To get the checksum of a single tarball:
./scripts/Download -mk-cksum path
Or use the even easier script which creates a checksum patch automatically:
./scripts/Create-CkSumPatch package > cksum.patch patch -p1 < cksum.patch
in short just:
./scripts/Create-CkSumPatch package | patch -p1
Before starting a new download it is an idea to create the 'download' directory and mount it from elsewhere (a symbolic link will not work with the build phase later, though in this stage it will do) this way you can use the same repository when moving to a new version of the T2 Linux scripts (check the section called “Unknown Files”).
When going through several cycles of upgrading and downloading packages (see also the section called “Download Tips”) you'll find the same packages with different versions of tarballs in your download tree (e.g. apache-1.25 and apache-1.26). The older files (apache-1.25) are considered obsolete and are named 'unknown files' in T2 jargon.
./scripts/Download -list-unknown
To remove unknown files (treating it as white-space separated list and only pass thru column 2):
./scripts/Download -list-unknown | cut -d ' ' -f 3 | xargs rm -vf
or since recently just:
./scripts/Cleanup -download
To build the target you must be root.
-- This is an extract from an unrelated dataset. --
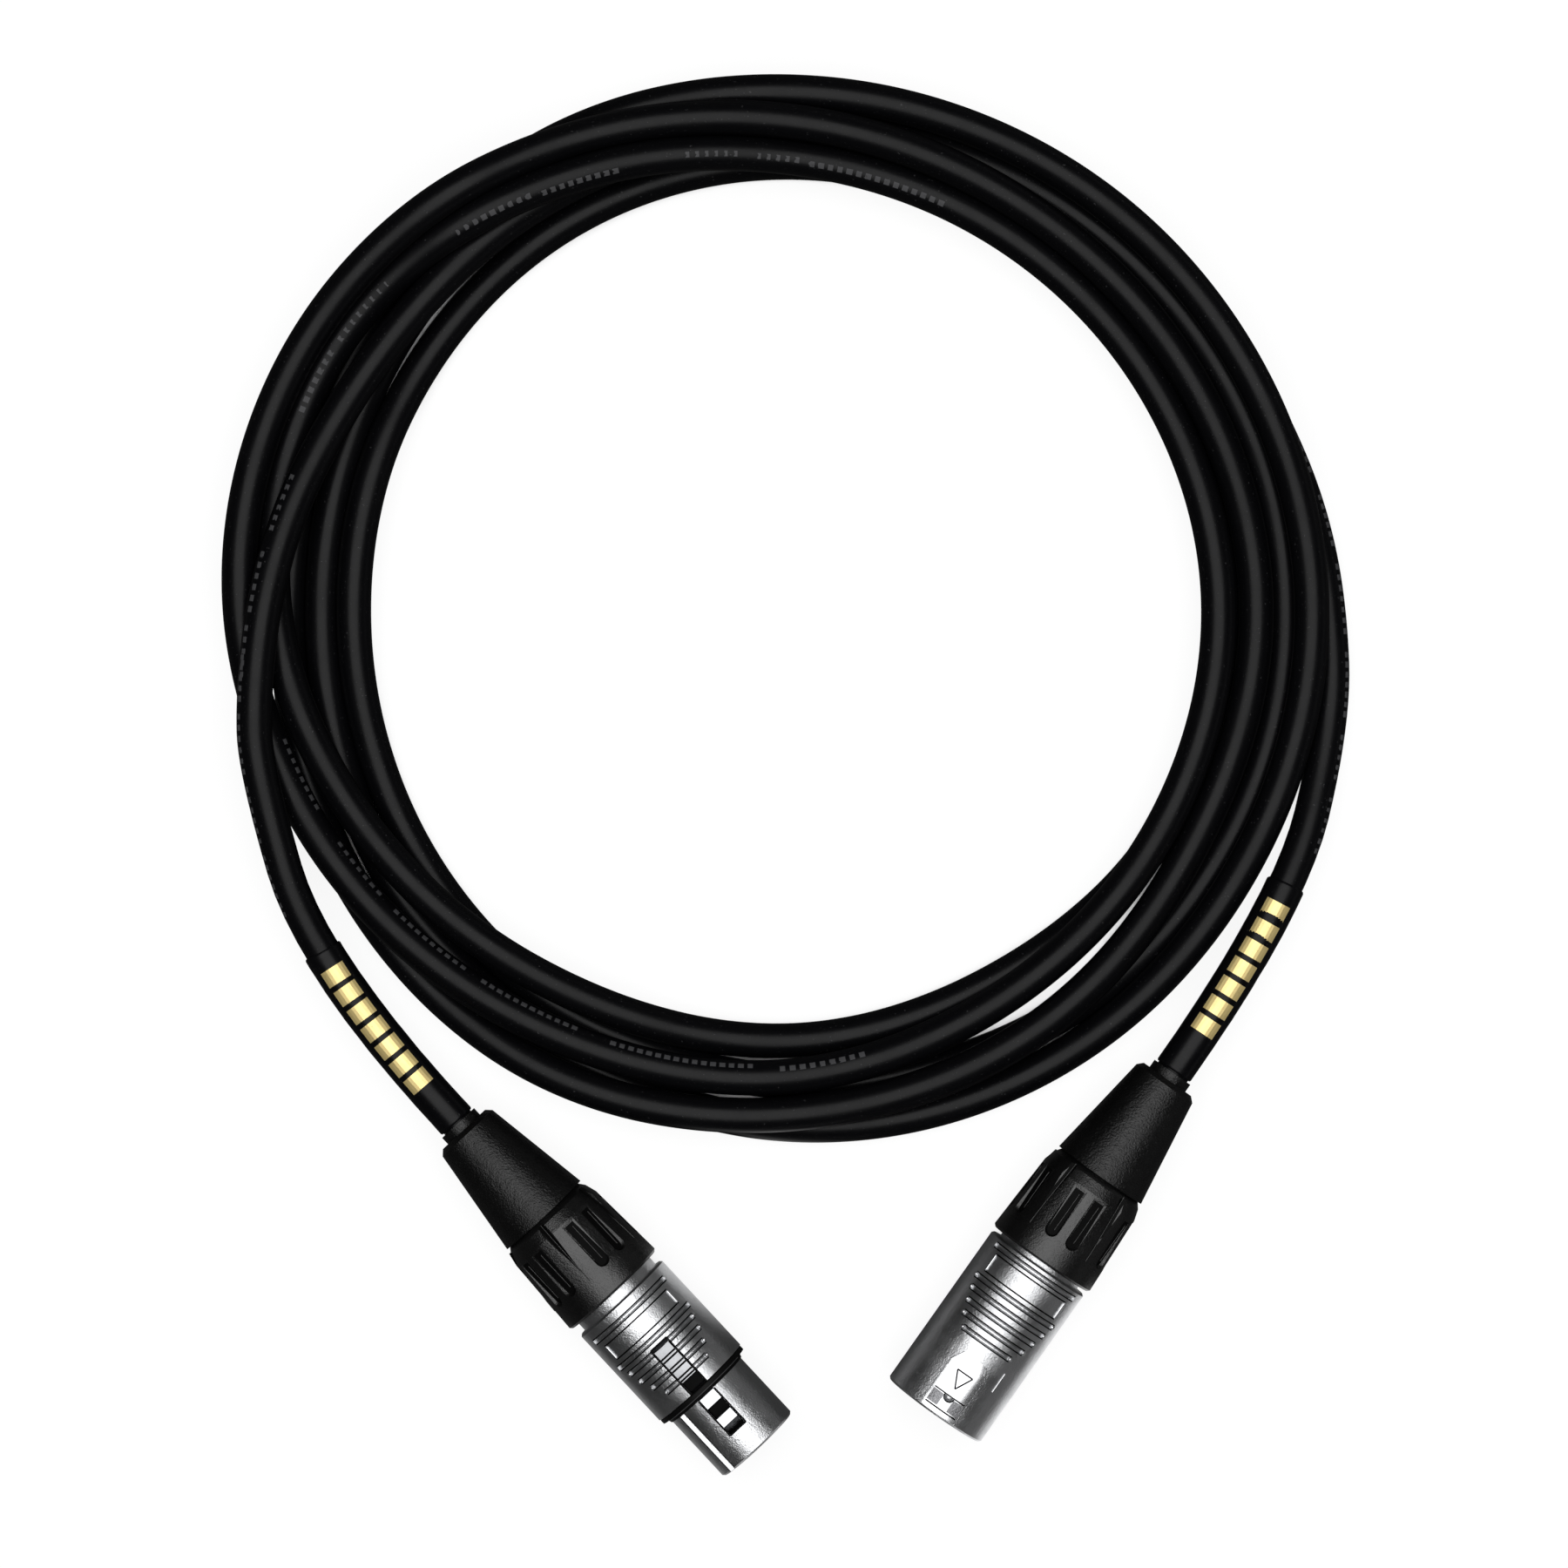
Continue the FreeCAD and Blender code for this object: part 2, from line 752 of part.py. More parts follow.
def latch_button():
    """Push button with a sloping back edge and thin cross ribs that line up with the grip grooves."""
    top_r = female_shell_r + latch_button_rise
    back = latch_back + latch_side_gap
    front = female_shell_end - latch_pad_length - joint_gap
    profile = [
        (back, latch_arm_top), (back, top_r - latch_button_ramp), (back + latch_button_ramp, top_r + 1),
        (front, top_r + 1), (front, latch_arm_top),
    ]
    button = strip(profile, latch_width).common(rod(back - 1, front + 1, top_r))
    grooves = []
    for number in range(len(female_grip_sweeps)):
        middle = female_shell_start + female_grip_start + number * grip_pitch
        for x in (middle - latch_rib_half_pitch, middle + latch_rib_half_pitch):
            low = x - latch_rib_width / 2
            high = x + latch_rib_width / 2
            if low > back + latch_button_ramp and high < front:
                grooves.append(block(low, high, latch_width + 1, top_r - latch_rib_depth, top_r + 1))
    return button.cut(grooves)


def latch_plate():
    """Flat plate on the arm at the back of the nose's window."""
    start = nose_start + latch_side_gap
    return block(start, start + latch_plate_length, latch_width, latch_arm_top, nose_r - latch_plate_drop)


def latch_hook():
    """Hook that stands above the nose, steep at its back and sloping towards the mating end."""
    start = nose_start + latch_hook_at
    end = start + latch_hook_length
    top = nose_r + latch_hook_rise
    return strip([
        (start, latch_arm_top),
        (start, top),
        (end - latch_hook_slope, top),
        (end, latch_arm_top + latch_hook_rise),
        (end, latch_arm_top),
    ], latch_width)


def latch_spring():
    """Bowed leaf that stands on the insert and holds the arm up."""
    start = female_shell_end - spring_back
    end = start + spring_length
    crown_start = (start + end - spring_crown) / 2
    crown_end = crown_start + spring_crown
    floor = latch_floor_height
    top = latch_arm_bottom
    thickness = spring_thickness
    return strip([
        (start, floor), (start + thickness, floor), (crown_start, top - thickness),
        (crown_end, top - thickness), (end - thickness, floor), (end, floor),
        (crown_end, top), (crown_start, top),
    ], spring_width)


def wires(cup_start):
    """Two insulated conductors and the bare drain, from the jacket's end to the solder cups."""
    shapes = []
    end = cup_start + cup_depth * wire_insertion
    bend = (end - jacket_end) * wire_straight
    diameters = [conductor_d, conductor_d, drain_d]
    for diameter, (y, z) in zip(diameters, contact_places()):
        share = 2 * conductor_offset / contact_circle_d
        corners = [
            V(jacket_end + joint_gap, y * share, z * share),
            V(jacket_end + bend, y * share, z * share),
            V(end - bend, y, z),
            V(end, y, z),
        ]
        shapes.append(pipe(Part.makePolygon(corners).Edges, diameter / 2, mitred=True))
    return shapes


def cable_stub():
    """The cable inside the connector, from the boot's neck to where the jacket is cut back."""
    return rod(-neck_length, jacket_end, cable_r)


def male_connector():
    """Every piece of the male connector in its own frame."""
    pieces = {
        "male_boot": boot(),
        "male_collar": collar(male_flute_phase),
        "male_chuck": chuck(),
        "male_shell": male_shell(),
        "male_insert": male_insert(),
        "male_ground_spring": ground_spring(
            male_back - ground_spring_length, male_back - joint_gap, male_tail_r, male_rear_r,
            male_spring_angle),
        "male_cable_end": cable_stub(),
    }
    for number, (y, z) in enumerate(contact_places(), start=1):
        pieces["male_pin_%d" % number] = male_contact(y, z)
    pieces.update(zip(("male_wire_1", "male_wire_2", "male_wire_drain"), wires(male_cup_start)))
    return pieces


def female_connector():
    """Every piece of the female connector in its own frame."""
    spring_start = female_shell_start + shell_back_wall + joint_gap
    pieces = {
        "female_boot": boot(),
        "female_collar": collar(female_flute_phase),
        "female_chuck": chuck(),
        "female_shell": female_shell(),
        "female_nose_ring": nose_ring(),
        "female_insert": female_insert(),
        "female_ground_spring": ground_spring(
            spring_start, spring_start + ground_spring_length, female_tail_r, female_rear_r,
            female_spring_angle),
        "female_cable_end": cable_stub(),
        "latch_arm": latch_arm(),
        "latch_button": latch_button(),
        "latch_plate": latch_plate(),
        "latch_hook": latch_hook(),
        "latch_spring": latch_spring(),
        "latch_pin": cross_rod(
            latch_pivot_x, latch_pivot_height, latch_pin_d / 2, latch_pin_length - 2 * joint_gap),
    }
    for number, (y, z) in enumerate(contact_places(), start=1):
        pieces["female_socket_%d" % number] = female_contact(y, z)
    names = ("female_wire_1", "female_wire_2", "female_wire_drain")
    pieces.update(zip(names, wires(female_cup_start)))
    return pieces


def placed(shape, boot_at, heading):
    """Lay a connector piece at its place in the plan."""
    shape.rotate(ORIGIN, Z_AXIS, heading)
    shape.translate(V(boot_at[0], boot_at[1], connector_axis_z))
    return shape


def point_behind(boot_at, heading, distance):
    """Point on the connector's axis behind the boot."""
    turn = math.radians(heading)
    x = boot_at[0] - distance * math.cos(turn)
    y = boot_at[1] - distance * math.sin(turn)
    return V(x, y, connector_axis_z)


def tail(boot_at, heading, lead, end):
    """Cable tail and its heat-shrunk sleeve, from the boot's neck to the coil."""
    points = [
        point_behind(boot_at, heading, neck_length),
        point_behind(boot_at, heading, neck_length + lead),
        V(*end),
    ]
    edges, radii = rounded_path(points)
    tube = pipe(edges, cable_r)
    cover_edges = chords(path_part(edges, sleeve_gap, sleeve_gap + sleeve_length), sleeve_bends)
    hollow = pipe(cover_edges, cable_r, mitred=True)
    cover = pipe(cover_edges, cable_r + sleeve_wall, mitred=True).cut(hollow)
    length = sum(edge.Length for edge in edges)
    print("tail length %.1f, radii %s" % (length, [round(r, 1) for r in radii]))
    print("  volume over section times length %.4f" % (tube.Volume / (math.pi * cable_r ** 2 * length)))
    return tube, cover


def oval_wire(half_width, half_depth, side_r):
    """Closed oval of four tangent arcs, wider than it is deep."""
    side_x = half_width - side_r
    excess = half_depth - side_r
    cap_y = (side_x ** 2 - excess ** 2) / (2 * excess)
    reach = 1 + side_r / math.hypot(side_x, cap_y)
    join_x = side_x * reach
    join_y = cap_y * (reach - 1)
    upper = Part.Arc(V(join_x, join_y, 0), V(0, half_depth, 0), V(-join_x, join_y, 0))
    left = Part.Arc(V(-join_x, join_y, 0), V(-half_width, 0, 0), V(-join_x, -join_y, 0))
    lower = Part.Arc(V(-join_x, -join_y, 0), V(0, -half_depth, 0), V(join_x, -join_y, 0))
    right = Part.Arc(V(join_x, -join_y, 0), V(half_width, 0, 0), V(join_x, join_y, 0))
    return Part.Wire([arc.toShape() for arc in (upper, left, lower, right)])


def coil_bundle():
    """The coil's turns as one ring: oval outside, round inside, with sloping upper edges."""
    outline = Part.Face(oval_wire(coil_half_width, coil_half_depth, coil_side_r))
    disc = outline.extrude(V(0, 0, coil_height))
    ring = disc.cut(Part.makeCylinder(coil_bore_r, coil_height))
    top_edges = [edge for edge in ring.Edges if edge.BoundBox.ZMin > coil_height - 0.01]
    return ring.makeChamfer(coil_edge, top_edges)


nodes = {}
for name, shape in male_connector().items():
    nodes[name] = placed(shape, male_boot_at, male_heading)
for name, shape in female_connector().items():
    nodes[name] = placed(shape, female_boot_at, female_heading)

# The origin goes under the middle of the two connectors' box
box = FreeCAD.BoundBox()
for shape in nodes.values():
    box.add(shape.optimalBoundingBox(False, False))
shift = V(-box.Center.x, -box.Center.y, -box.ZMin)
print("connectors box %.2f x %.2f x %.2f, shift %s" % (box.XLength, box.YLength, box.ZLength, shift))

nodes["cable_left_tail"], nodes["left_sleeve"] = tail(
    female_boot_at, female_heading, left_tail_lead, left_tail_end)
nodes["cable_right_tail"], nodes["right_sleeve"] = tail(
    male_boot_at, male_heading, right_tail_lead, right_tail_end)
nodes["cable_coil"] = coil_bundle()

os.makedirs("parts", exist_ok=True)
for name, shape in nodes.items():
    shape.translate(shift)
    shape.exportStep("parts/%s.step" % name)
    print("%-20s valid %s solids %d volume %.2f" % (name, shape.isValid(), len(shape.Solids), shape.Volume))
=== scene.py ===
# %% [markdown]
# # A coiled microphone lead
#
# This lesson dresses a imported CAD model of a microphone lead. The connectors come from the CAD
# model as they are and get finishes. The cable is made here as one long curve, because a real
# cable is one soft length and not a stack of rings. Every number is in metres unless a name ends
# in _mm or the text says millimetres, and everything lies where the CAD model has it.

# %% Load the frame
import math
from functools import partial

import bpy
from mathutils import Matrix, Vector


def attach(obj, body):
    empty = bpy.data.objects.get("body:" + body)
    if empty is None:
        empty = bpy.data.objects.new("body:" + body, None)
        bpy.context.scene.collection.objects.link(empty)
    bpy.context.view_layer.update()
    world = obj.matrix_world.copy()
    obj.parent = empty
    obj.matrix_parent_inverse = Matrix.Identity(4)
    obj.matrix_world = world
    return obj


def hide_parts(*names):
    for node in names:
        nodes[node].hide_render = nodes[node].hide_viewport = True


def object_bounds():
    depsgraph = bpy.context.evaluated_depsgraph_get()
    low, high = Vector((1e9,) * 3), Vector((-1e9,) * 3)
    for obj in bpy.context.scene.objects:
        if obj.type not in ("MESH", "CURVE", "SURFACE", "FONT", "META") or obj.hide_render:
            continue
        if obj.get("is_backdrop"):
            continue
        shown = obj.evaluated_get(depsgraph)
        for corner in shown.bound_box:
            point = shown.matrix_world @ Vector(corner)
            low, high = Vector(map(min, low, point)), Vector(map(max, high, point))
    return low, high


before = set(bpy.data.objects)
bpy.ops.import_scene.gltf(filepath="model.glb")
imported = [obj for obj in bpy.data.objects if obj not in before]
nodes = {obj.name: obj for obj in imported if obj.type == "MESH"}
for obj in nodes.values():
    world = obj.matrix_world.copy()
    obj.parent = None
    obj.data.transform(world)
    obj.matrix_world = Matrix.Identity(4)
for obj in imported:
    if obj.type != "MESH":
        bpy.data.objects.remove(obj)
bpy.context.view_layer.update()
scene = bpy.context.scene
print("CAD nodes:", len(nodes))

# %% [markdown]
# ## The camera of the photograph
#
# The picture looks straight down. A square picture that is 269.5 mm wide where the connectors lie
# fits a camera one metre up with a long lens. A long lens was chosen because a near camera would
# show the flanks of the connectors.

# %% Camera
PICTURE_CENTRE = (-0.0057, 0.08304)
CAMERA_HEIGHT = 1.0
CONNECTOR_AXIS = 0.010
PICTURE_WIDTH = 0.2695

camera_data = bpy.data.cameras.new("Camera over the table")
camera_data.sensor_width = 36.0
camera_data.lens = 36.0 * (CAMERA_HEIGHT - CONNECTOR_AXIS) / PICTURE_WIDTH
camera = bpy.data.objects.new("Camera over the table", camera_data)
camera.location = (PICTURE_CENTRE[0], PICTURE_CENTRE[1], CAMERA_HEIGHT)
scene.collection.objects.link(camera)
scene.camera = camera
scene.view_settings.view_transform = "Standard"
print("lens %.1f mm" % camera_data.lens)

# %% [markdown]
# ## One length of cable
#
# The cable leaves the female connector, bends up to the coil, goes round it nearly six times and
# comes back to the male connector. It could be simulated, but then its turns would lie anywhere.
# Here each turn has twelve radii read off the picture, and a rank that says which turns
# lie on which. A loop then lets the turns sink until each rests on the floor or on the ones
# under it. The points become control points of one smooth spline.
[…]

There are two main reasons why this is currently the case:
For normal builds with a native compilation phase chroot is used. However, the chroot system-call commonly is only allowed for the root user.
Various files require special permissions as well as probably specific owner and group settings for the resulting system work properly. However, those ownership and permission settings are only allowed to set for the root user.
To compensate for this, pre-load libraries, such as implemented with fakeroot, could be used to intercept and fake this meta-data while building, and this also is on the future T2 roadmap to integrate.
To build the target, execute as root:
./scripts/Build-Target
which starts building all the stages (see the section called “Build Stages”). The output of the build can be found in build/$SDECFG_ID/TOOLCHAIN/logs/.
In the stable series this happens only rarely - but it might happen sometimes in the development series. Packages can break because they go out-of-date (dependencies do not match) or because the downloaded package mismatches the build scripts, or maybe, because there is something wrong with your build environment.
The output of the build process of the individual packages is captured in the directory build/$SDECFG_ID/var/adm/logs/. All the packages with errors show the .err extension.
A tabular overview is provided by ./scripts/Create-ErrList, like for example:
Error logs from live-7.0-trunk-desktop-x86-pentiumpro: [5] network/pilot-link [5] emulators/qemu 876 builds total, 874 completed fine, 2 with errors.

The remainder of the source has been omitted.